In der gemeinsamen Marktpflege für Publikumsfonds hat die Union Investment längst ihren Frieden mit den Ortsbanken geschlossen, und umgekehrt. Der turnusmäßige Dialog mit allen genossenschaftlichen Primärbanken gehören inzwischen zum Pflichtprogramm der Vorstandsvorsitzenden der Union. Zweimal im Jahr nehmen sie den Marathon durch alle Regionen Deutschlands in Kauf, um in gut zwei Dutzend Veranstaltungen den Vorständen der Ortsbanken die aktuellen Entwicklungen im Fondsgeschäft zu erläutern und sich nicht zuletzt deren Fragen zu stellen und deren Anregungen aufzunehmen. Angefangen bei einer allgemeinen Marktsicht über neue Produktentwicklungen der ganzen Branche und das spezielle Angebot der Union Investment bis hin zu den Wünschen der Ortsbanken reichen die Inhalte des Dialogs. Bei allen eigenen Interessenlagen von Primären und Verbundunternehmen scheint dieses Verfahren der gegenseitigen Information und Kommunikation offenbar zu fruchten. Dass bei der Umsetzung je nach Marktlage einmal das Investmentgeschäft und ein anderes Mal das Einlagengeschäft der Banken profitieren kann, nehmen beide Seiten inzwischen jedenfalls viel sportlicher als früher. Hauptsache die Gelder bleiben im Verbund.

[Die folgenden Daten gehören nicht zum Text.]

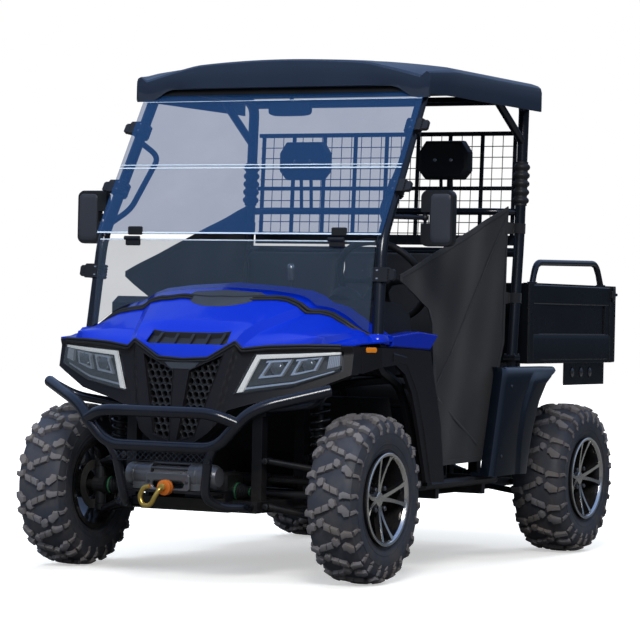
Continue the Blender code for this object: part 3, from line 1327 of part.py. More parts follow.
def make_cargo_bed():
    half = BED_HALF_WIDTH
    floor = block((-half + 0.002, BED_FRONT + 0.001, BED_BOTTOM),
                  (half - 0.002, BED_REAR, BED_BOTTOM + 0.020))
    front = block((-half + 0.001, BED_FRONT, BED_BOTTOM + 0.002),
                  (half - 0.001, BED_FRONT + BED_WALL, BED_TOP - 0.002))
    solids = [floor, front]
    solids += both(lambda: block((half - BED_WALL, BED_FRONT + 0.0005, BED_BOTTOM + 0.001),
                                 (half, BED_REAR + GATE_GAP + GATE_WALL, BED_TOP)))
    hinge = gate_hinge()
    solids += both(lambda: rod((half - BED_WALL - 0.024, hinge.y, hinge.z),
                               (half - BED_WALL + 0.004, hinge.y, hinge.z),
                               GATE_PIN, 10))
    rail_x = half - BED_WALL / 2
    solids += both(lambda: tube([(rail_x, 0.510, BED_TOP - 0.02), (rail_x, 0.545, BED_TOP + 0.082),
                                 (rail_x, 1.180, BED_TOP + 0.092), (rail_x, 1.235, BED_TOP - 0.02)],
                                0.0115, 0.05, 8))
    solids += both(lambda: block((half - 0.035, 0.900, BED_BOTTOM - 0.092),
                                 (half - 0.029, BED_REAR - 0.02, BED_BOTTOM + 0.01)))
    pressings = both(lambda: prism([(0.560, 0.862), (0.590, 0.838), (1.230, 0.838), (1.260, 0.862),
                                    (1.260, 1.008), (1.230, 1.032), (0.590, 1.032), (0.560, 1.008)],
                                   "X", half - PRESSING_DEPTH, half + 0.010))
    for y in (0.985, 1.080, 1.175):
        pressings += both(lambda: rod((half - 0.050, y, 0.735), (half, y, 0.735), 0.020, 16))
    for side in (1, -1):
        for offset in (-0.0155, 0.0155):
            ear = block((BED_HINGE.x + offset - 0.005, BED_HINGE.y - 0.018, BED_HINGE.z - 0.018),
                        (BED_HINGE.x + offset + 0.005, BED_HINGE.y + 0.018, BED_BOTTOM + 0.01))
            solids.append(mirrored(ear, side))
        pin = rod((BED_HINGE.x - 0.020, BED_HINGE.y, BED_HINGE.z),
                  (BED_HINGE.x + 0.020, BED_HINGE.y, BED_HINGE.z),
                  HINGE_PIN, 12)
        solids.append(mirrored(pin, side))
    solids += both(lambda: block((RAIL_X - 0.018, 0.540, TOWER_TOP + 0.030 + TOUCH),
                                 (RAIL_X + 0.018, 1.060, BED_BOTTOM + 0.01)))
    solids.append(block((STRUT_X + 0.015, STRUT_EYE.y - 0.015, STRUT_EYE.z - 0.015),
                        (STRUT_X + 0.023, STRUT_EYE.y + 0.015, BED_BOTTOM + 0.01)))
    make("cargo_bed", solids, bed_steel(), pressings, origin=(0, BED_HINGE.y, BED_HINGE.z))


def make_tailgate():
    half = BED_HALF_WIDTH - BED_WALL - MOVING
    hinge = gate_hinge()
    back = BED_REAR + GATE_GAP + GATE_WALL
    panel = block((-half, BED_REAR + GATE_GAP, hinge.z - 0.007), (half, back, BED_TOP - 0.004))
    rib = block((-half + 0.06, back - 0.001, hinge.z + 0.08), (half - 0.06, back + 0.010, hinge.z + 0.22))
    bores = both(lambda: rod((half - 0.022, hinge.y, hinge.z), (half + 0.010, hinge.y, hinge.z),
                             GATE_PIN + RUNNING, 10))
    handle = block((-0.075, back - 0.001, BED_TOP - 0.085), (0.075, BULL_TUBE - BULL_FRONT, BED_TOP - 0.045))
    make("tailgate", [panel, rib, handle], bed_steel(), bores, origin=hinge)


def strut_direction():
    return (STRUT_EYE - STRUT_FOOT).normalized()


def make_bed_strut():
    along = strut_direction()
    length = (STRUT_EYE - STRUT_FOOT).length
    foot = STRUT_FOOT
    side = Vector((0.008, 0, 0))
    eye = rod(foot - side, foot + side, 0.013, 16)
    neck = rod(foot + along * 0.006, foot + along * 0.040, 0.008, 12)
    barrel = rod(foot + along * 0.034, foot + along * 0.275, STRUT_BODY, 16)
    bore = rod(foot + along * 0.044, foot + along * 0.290, STRUT_ROD + RUNNING, 12)
    pin_hole = rod(foot - side * 2, foot + side * 2, STRUT_PIN + RUNNING, 12)
    make("strut_body", [eye, neck, barrel], tube_paint(), [bore, pin_hole], origin=foot)
    piston = rod(foot + along * 0.048, foot + along * (length - 0.008), STRUT_ROD, 12)
    top = rod(STRUT_EYE - side, STRUT_EYE + side, 0.012, 16)
    make("strut_rod", [piston, top], cast_metal(), origin=foot + along * 0.048)


def make_mirror(side):
    hinge = MIRROR_ARM_END
    inner = hinge.x - 0.014
    outer = hinge.x + 0.118
    top = hinge.z + 0.100
    low = hinge.z - 0.105
    outline = [(inner, low + 0.030), (inner, top - 0.025), (inner + 0.020, top), (outer - 0.012, top),
               (outer, top - 0.015), (outer, low + 0.015), (outer - 0.012, low), (inner + 0.020, low)]
    glass = prism(outline, "Y", hinge.y - 0.016, hinge.y + 0.018)
    notch = block((inner - 0.02, hinge.y - 0.040, hinge.z - MIRROR_NOTCH_HALF),
                  (hinge.x + 0.020, hinge.y + 0.040, hinge.z + MIRROR_NOTCH_HALF))
    reach = Vector((0, 0, MIRROR_PIN_HALF + 0.002))
    bore = rod(hinge - reach, hinge + reach, MIRROR_PIN + RUNNING, 10)
    make(side_name("mirror", side), [mirrored(glass, side)], fascia_plastic(),
         [mirrored(notch, side), mirrored(bore, side)], origin=(hinge.x * side, hinge.y, hinge.z))


def build():
    clear_scene()
    make_main_frame()
    make_skid_plate()
    make_floor_pan()
    make_dashboard()
    make_hood()
    make_front_fascia()
    make_grille()
    make_bull_bar()
    make_winch()
    make_winch_hook()
    make_roll_cage()
    make_roof()
    make_windshield()
    make_rear_screen()
    make_headrest_bar()
    make_engine_block()
    make_drive("front_drive", FRONT_AXLE, FRONT_HALF_TRACK - KINGPIN_INSET - KNUCKLE_RADIUS - 0.007)
    make_drive("rear_drive", REAR_AXLE, REAR_HALF_TRACK - REAR_TYRE_WIDTH / 2 - 0.036)
    make_steering_rack()
    make_steering_wheel()
    make_wheels()
    make_cargo_bed()
    make_tailgate()
    make_bed_strut()
    for side in (1, -1):
        make_side_panel(side)
        make_headlight(side)
        make_seat(side)
        make_rear_fender(side)
        make_side_net(side)
        make_front_arms(side)
        make_rear_suspension(side)
        make_knuckle(side)
        make_mirror(side)


build()
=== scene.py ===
# Open two-seat utility vehicle: the looks of every surface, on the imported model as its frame.
# Metres, +Z up. The front faces -Y and +X is the driver's left-hand side.
import math

import bmesh
import bpy
from mathutils import Matrix, Vector


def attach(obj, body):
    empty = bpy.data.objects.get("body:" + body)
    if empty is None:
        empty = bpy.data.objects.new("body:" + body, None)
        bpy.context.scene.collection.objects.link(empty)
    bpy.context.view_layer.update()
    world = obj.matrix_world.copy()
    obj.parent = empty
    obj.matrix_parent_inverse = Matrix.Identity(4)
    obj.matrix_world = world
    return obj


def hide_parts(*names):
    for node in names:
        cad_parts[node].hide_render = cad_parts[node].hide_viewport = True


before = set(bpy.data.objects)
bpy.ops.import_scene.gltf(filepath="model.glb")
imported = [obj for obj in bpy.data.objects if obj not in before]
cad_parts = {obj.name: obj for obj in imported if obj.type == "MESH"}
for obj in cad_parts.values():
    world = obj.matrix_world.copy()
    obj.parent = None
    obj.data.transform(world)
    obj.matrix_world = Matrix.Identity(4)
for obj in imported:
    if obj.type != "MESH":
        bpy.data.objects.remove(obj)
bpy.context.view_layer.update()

# The camera stands in front of the vehicle on its left-hand side, with the lens just under a metre up.
# Its place and lens come from pairs of points that mirror across the vehicle's centre line.
CAMERA_PLACE = Vector((5.238, -10.187, 0.970))
CAMERA_YAW = math.radians(27.539)
CAMERA_PITCH = math.radians(-0.188)
CAMERA_ROLL = math.radians(1.193)
FOCAL_PIXELS = 2909.39
PHOTO_WIDTH = 640

camera_data = bpy.data.cameras.new("camera")
camera_data.sensor_fit = "HORIZONTAL"
camera_data.sensor_width = 36.0
camera_data.lens = FOCAL_PIXELS / PHOTO_WIDTH * 36.0
camera_data.clip_end = 100.0
camera = bpy.data.objects.new("camera", camera_data)
bpy.context.scene.collection.objects.link(camera)
ahead = Vector((-math.sin(CAMERA_YAW) * math.cos(CAMERA_PITCH),
                math.cos(CAMERA_YAW) * math.cos(CAMERA_PITCH), math.sin(CAMERA_PITCH)))
level = Vector((math.cos(CAMERA_YAW), math.sin(CAMERA_YAW), 0))
upright = level.cross(ahead)
right = level * math.cos(CAMERA_ROLL) + upright * math.sin(CAMERA_ROLL)
above = upright * math.cos(CAMERA_ROLL) - level * math.sin(CAMERA_ROLL)
camera.matrix_world = Matrix.Translation(CAMERA_PLACE) @ Matrix((right, above, -ahead)).transposed().to_4x4()
bpy.context.scene.camera = camera
bpy.context.scene.view_settings.view_transform = "Standard"


def add_node(tree, kind, **settings):
    """A node with its own settings; a name that is an input socket sets that socket's value."""
    made = tree.nodes.new(kind)
    for name, value in settings.items():
        if hasattr(made, name):
            setattr(made, name, value)
        else:
            made.inputs[name.replace("_", " ")].default_value = value
    return made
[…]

Übrigens: Die Union hat im Berichtsjahr dank der guten Bedingungen an den Wertpapiermärkten ein Ergebnis vor Steuern von 372 (204) Millionen Euro erzielt. Das sind satte 81 Prozent mehr als im Vorjahr. Ob eine solche Ertragslage ähnlich wie ein konkurrenzfähiges Produkt- und Dienstleistungsangebot ihres Fondsdienstleisters zur Besänftigung der Ortsbanken beiträgt, ist freilich nicht von vornherein ausgemacht. Denn sie macht bei den Primären Lust auf höhere Vertriebsprovisionen.